▶ **WHAT IS EXPECTED**
Reproduce precisely the lines between the start of the data below and the line with "from collections import namedtuple", both included.

▶ **DATA EXTRACT**
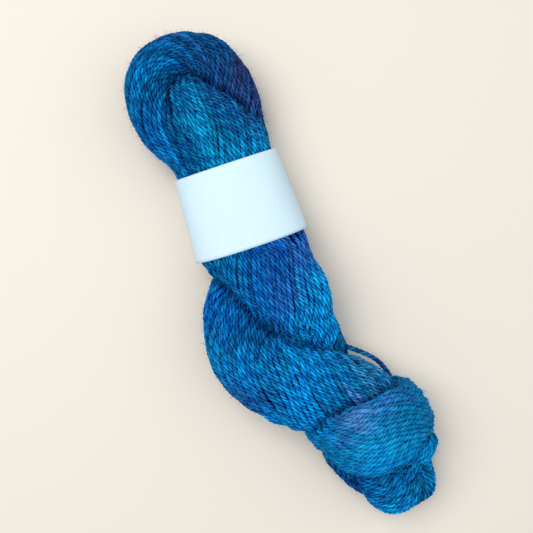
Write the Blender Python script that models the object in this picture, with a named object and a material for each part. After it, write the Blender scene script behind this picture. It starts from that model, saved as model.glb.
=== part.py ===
"""A twisted hank of plied yarn with a paper band round its waist, lying on a flat surface.

The hank is one bundle of yarn, folded at the arch (+Y) so that its two legs twist round each
other. At the far end one leg opens into an eye that wraps over the neck, and the other leg's
end is pulled through it as the tip. Frame: metres, +Y along the skein towards the arch, +X
across, +Z up, the origin at the middle of the footprint on the surface.
"""

import math
from collections import namedtuple

import bmesh
import bpy
from mathutils import Vector

MM = 0.001

# Sizes in millimetres. The tables below have an origin of their own, and this is where the
# middle of the footprint lies in them.
FOOTPRINT_MIDDLE = Vector((0.2, -1.8, 0.0))
ROUND_POINTS = 32          # corners round a bundle
STATION_STEP = 6.0         # length of bundle from one ring of corners to the next
SQUARENESS = 2.3           # superellipse power of a pressed bundle, 2 is an ellipse
SAMPLES_PER_ROW = 40       # fineness of the length measured along a table
HEADING_NUDGE = 0.002      # share of a path to each side from which its heading is taken
FLOOR_CUT_DEPTH = 20.0     # what the surface underneath presses flat
FLOOR_CUT_SPAN = 400.0
SHARP_EDGE_DEGREES = 40.0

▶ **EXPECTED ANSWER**
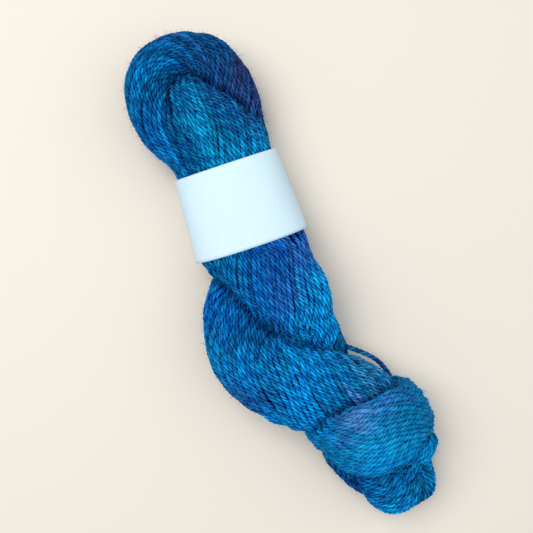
Write the Blender Python script that models the object in this picture, with a named object and a material for each part. After it, write the Blender scene script behind this picture. It starts from that model, saved as model.glb.
=== part.py ===
"""A twisted hank of plied yarn with a paper band round its waist, lying on a flat surface.

The hank is one bundle of yarn, folded at the arch (+Y) so that its two legs twist round each
other. At the far end one leg opens into an eye that wraps over the neck, and the other leg's
end is pulled through it as the tip. Frame: metres, +Y along the skein towards the arch, +X
across, +Z up, the origin at the middle of the footprint on the surface.
"""

import math
from collections import namedtuple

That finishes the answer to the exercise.